In week two, the candidate drills the verification step on embedded paragraphs. The drill is to read the first sentence, check for a bridge marker, and if present, locate the topic sentence in sentence two or three. Practice volume is 40 paragraphs across 10 sessions. By end of week two, embedded gists should be available in under five seconds.
In week three, the candidate drills backloaded recognition. The drill is to read the first sentence and the last sentence in sequence, and decide which carries the gist. Practice volume is 30 paragraphs across 10 sessions. By end of week three, backloaded gists should be available in under five seconds.
In week four, the candidate drills the distributed pattern. Practice volume is 15 paragraphs across 10 sessions, drawn from synthesis passages where distributed topic sentences are likely. By end of week four, the candidate should recognize the distributed pattern after two sentences and shift to deliberate reading.
In week five, the candidate drills mixed practice — full passages with mixed position distributions, timed to the test pace.

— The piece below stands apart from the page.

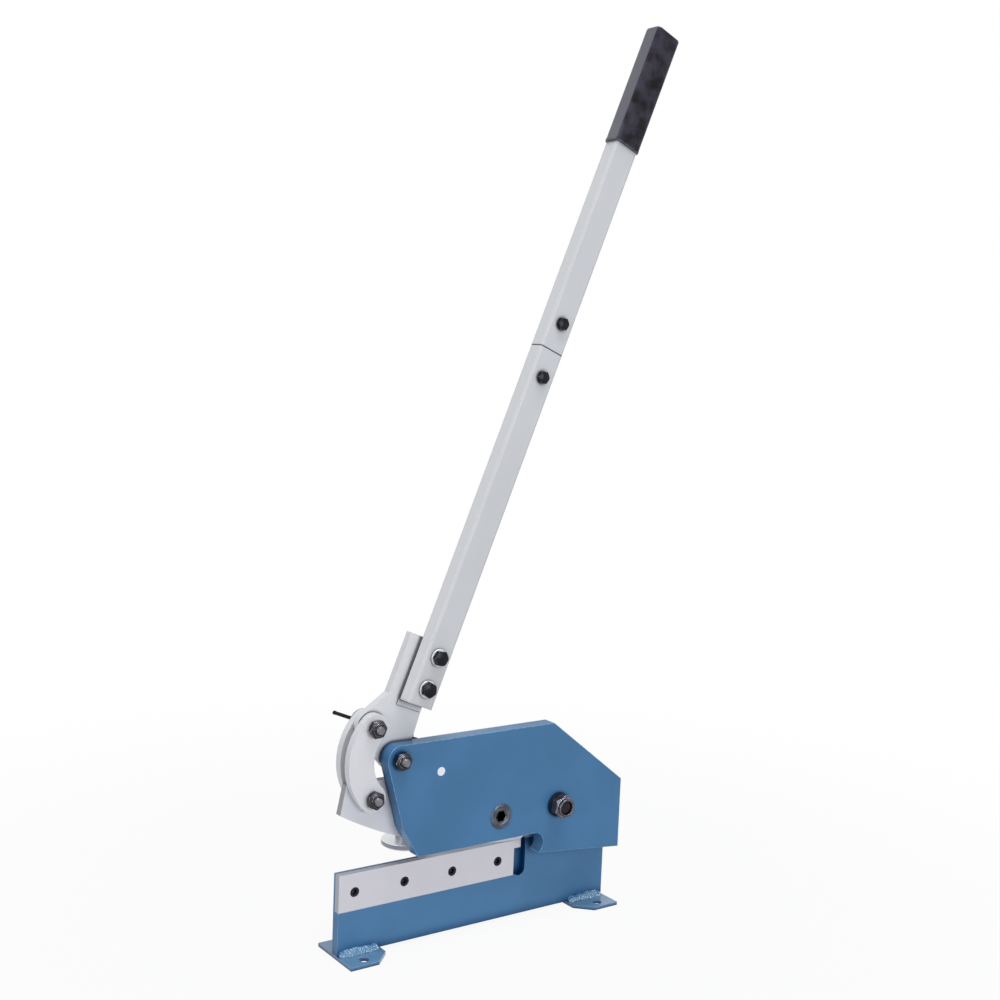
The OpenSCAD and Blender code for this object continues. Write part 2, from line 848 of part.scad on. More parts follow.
module lever_tube_upper() {
  color("whitesmoke")
    tube_piece(seam_s + seat_gap, upper_tube_l - seat_gap, [seam_s + splice_offset], [splice_d]);
}

module splice_bar() {
  bar_w = tube_w - 2 * tube_wall - 2 * splice_gap;
  bar_depth = tube_d - 2 * tube_wall - 2 * splice_gap;
  color("gray") in_lever() difference() {
    translate([tube_w0 - bar_w / 2, y_tube_mid - bar_depth / 2, seam_s - splice_l / 2])
      cube([bar_w, bar_depth, splice_l]);
    for (side = [-1, 1])
      pin([tube_w0, seam_s + side * splice_offset], y_tube_front, y_tube_back, splice_d + 2 * bolt_gap);
  }
}

module splice_bolts() {
  end = y_tube_back + (head_h_share + tail_share) * splice_d;
  color("dimgray") in_lever() for (side = [-1, 1])
    front_bolt([tube_w0, seam_s + side * splice_offset], y_tube_front, end, splice_d);
}

module splice_nuts() {
  color("dimgray") in_lever() for (side = [-1, 1])
    back_nut([tube_w0, seam_s + side * splice_offset], y_tube_back, splice_d);
}

module head_bolts() {
  head = y_tube_front - washer_t_share * head_bolt_d;
  end = y_arm_back + (head_h_share + tail_share) * head_bolt_d;
  color("dimgray") in_lever() for (s = head_bolt_s) front_bolt([tube_w0, s], head, end, head_bolt_d);
}

module head_washers() {
  color("silver") in_lever() for (s = head_bolt_s)
    washer([tube_w0, s], y_tube_front, head_bolt_d, head_washer_share, washer_t_share);
}

module head_nuts() {
  color("dimgray") in_lever() for (s = head_bolt_s) back_nut([tube_w0, s], y_arm_back, head_bolt_d);
}

module hand_grip() {
  outer_w = tube_w + 2 * grip_gap + 2 * grip_wall;
  outer_d = tube_d + 2 * grip_gap + 2 * grip_wall;
  color("darkslategray") in_lever() translate([tube_w0, y_tube_mid, grip_s]) difference() {
    union() {
      linear_extrude(height = grip_l) round_rect(outer_w, outer_d, grip_corner_r);
      linear_extrude(height = grip_lip)
        round_rect(outer_w + 2 * grip_lip_t, outer_d + 2 * grip_lip_t, grip_corner_r + grip_lip_t);
    }
    translate([0, 0, -over]) linear_extrude(height = grip_l - grip_cap + over)
      round_rect(tube_w + 2 * grip_gap, tube_d + 2 * grip_gap, tube_corner_r);
  }
}

// Hold-down

// Moves children drawn around the origin to the spindle axis
module at_spindle() {
  translate([hold_x - base_l / 2, hold_y, 0]) children();
}

module hold_down_block() {
  depth = hold_y - y_base_back + spindle_d / 2 + block_wall;
  color("steelblue") difference() {
    translate([hold_x - base_l / 2 - block_w / 2, y_base_back, block_z]) linear_extrude(height = block_h)
      polygon([
        [0, 0], [block_w, 0], [block_w, depth - block_cut], [block_w - block_cut, depth],
        [block_cut, depth], [0, depth - block_cut]
      ]);
    at_spindle() translate([0, 0, block_z - over])
      cylinder(h = block_h + 2 * over, d = spindle_d + 2 * spindle_gap);
  }
}

module hold_down_foot() {
  r = hold_foot_d / 2;
  color("lightgray") at_spindle() translate([0, 0, hold_z]) difference() {
    rotate_extrude() polygon([
      [0, 0], [r - foot_edge, 0], [r, foot_edge], [r, hold_foot_t - foot_edge / 2],
      [r - foot_edge / 2, hold_foot_t], [foot_boss_d / 2, hold_foot_t],
      [foot_boss_d / 2, hold_foot_t + foot_boss_h], [0, hold_foot_t + foot_boss_h]
    ]);
    translate([0, 0, foot_floor])
      cylinder(h = hold_foot_t + foot_boss_h, d = spindle_d - 2 * spindle_neck + 2 * spindle_gap);
  }
}

module hold_down_spindle() {
  start = hold_z + foot_floor;
  shoulder = hold_z + hold_foot_t + foot_boss_h + spindle_gap;
  head = bar_z - spindle_head_h / 2;
  color("dimgray") at_spindle() difference() {
    union() {
      translate([0, 0, start]) cylinder(h = shoulder - start, d = spindle_d - 2 * spindle_neck);
      translate([0, 0, shoulder]) cylinder(h = head + spindle_head_h - shoulder, d = spindle_d);
    }
    translate([0, 0, bar_z]) rotate([0, 0, bar_turn]) rotate([0, 90, 0])
      cylinder(h = spindle_d + 2 * over, d = bar_d + 2 * bar_gap, center = true);
  }
}

module tommy_bar() {
  cap_r = bar_cap_r_share * bar_d;
  color("black") at_spindle() translate([0, 0, bar_z]) rotate([0, 0, bar_turn]) rotate([0, 90, 0]) {
    translate([0, 0, -bar_front]) cylinder(h = bar_l, d = bar_d);
    translate([0, 0, -bar_front]) cylinder(h = bar_cap_l, r = cap_r);
    translate([0, 0, bar_l - bar_front - bar_cap_l]) cylinder(h = bar_cap_l, r = cap_r);
  }
}

base_plate();
foot_left();
foot_right();
foot_welds();
front_cheek();
spacer_plate();
cheek_weld();
lower_blade();
lower_blade_screws();
lower_blade_nuts();
arm_stop_pin();
arm_guide_screw();
main_pivot_bolt();
main_pivot_sleeve();
main_pivot_washers();
main_pivot_nut();
lever_pivot_bolt();
lever_pivot_sleeve();
lever_pivot_washers();
lever_pivot_nut();
cutter_arm();
upper_blade();
upper_blade_screws();
link_front();
link_rear();
link_bolts();
link_washers();
link_nuts();
lever_head();
lever_tube_lower();
lever_tube_upper();
splice_bar();
splice_bolts();
splice_nuts();
head_bolts();
head_washers();
head_nuts();
hand_grip();
hold_down_block();
hold_down_foot();
hold_down_spindle();
tommy_bar();
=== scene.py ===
"""Looks of a bench lever shear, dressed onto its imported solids: paint, steel, fasteners, beads and grip.

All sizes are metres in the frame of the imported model: X along the blades, Y to the back, Z up.
"""

import logging
import math
from collections.abc import Sequence
from dataclasses import dataclass, field, replace
from enum import Enum
from functools import cache

import bpy
import numpy as np
from mathutils import Matrix, Vector


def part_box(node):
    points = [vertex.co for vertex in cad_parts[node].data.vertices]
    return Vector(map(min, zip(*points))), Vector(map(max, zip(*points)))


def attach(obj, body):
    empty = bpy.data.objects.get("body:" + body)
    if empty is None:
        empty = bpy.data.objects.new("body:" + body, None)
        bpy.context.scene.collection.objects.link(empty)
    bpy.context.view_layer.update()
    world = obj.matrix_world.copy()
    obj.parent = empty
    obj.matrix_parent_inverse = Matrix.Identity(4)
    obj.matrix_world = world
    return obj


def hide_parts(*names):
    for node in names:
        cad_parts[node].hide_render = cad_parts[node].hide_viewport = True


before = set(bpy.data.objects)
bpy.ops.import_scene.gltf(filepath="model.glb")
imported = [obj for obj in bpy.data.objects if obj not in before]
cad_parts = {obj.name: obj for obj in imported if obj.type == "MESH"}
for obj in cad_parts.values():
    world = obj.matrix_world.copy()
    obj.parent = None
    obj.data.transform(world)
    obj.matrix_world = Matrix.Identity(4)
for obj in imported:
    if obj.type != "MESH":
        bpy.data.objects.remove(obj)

LOG = logging.getLogger("bench_shear")
MM = 0.001
FULL_TURN = 2.0 * math.pi
QUARTER_TURN = math.pi / 2

Colour = tuple[float, float, float]
Place = tuple[float, float, float]
Span = tuple[float, float]
Socket = bpy.types.NodeSocket
Inputs = dict[str | int, object]
Radius = float | np.ndarray


class Axis(Enum):
    """The row axis that a rim or a grinding direction lies along."""

    X = 0
    Y = 1
    Z = 2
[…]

The goal is to confirm that position recognition does not degrade under time pressure.
In week six, the candidate drills under question-driven conditions — passages with the actual question set, where the gist anchor is used to navigate to the question target. The goal is to confirm that gist extraction translates into question accuracy, not just paragraph navigation.
For related coverage of how reading pace interacts with gist extraction under timed conditions, see time management and section pacing and skimming and scanning techniques.
What changes when topic-sentence localization becomes reflex
Candidates who complete the six-week protocol typically see two changes in test performance. Question accuracy on inference and synthesis items rises by 10 to 15 percentage points, because the gist anchor is now reliable enough to support indirect-question navigation. And total Part 7 completion rates rise from roughly 75 percent to 95 percent, because the time saved on gist extraction is now available for the harder questions that previously got skipped under clock pressure.
The skill compounds with other Reading sub-skills. Paragraph-gist anchors make paraphrase recognition faster, because the candidate already knows what the paragraph claims and can match question paraphrases against the claim directly. They make rhetorical-structure questions tractable, because the structure of the passage is now visible through the sequence of topic sentences. And they make multi-passage synthesis possible at test pace, because each passage's structure is already encoded in the candidate's working memory by the time the synthesis questions arrive.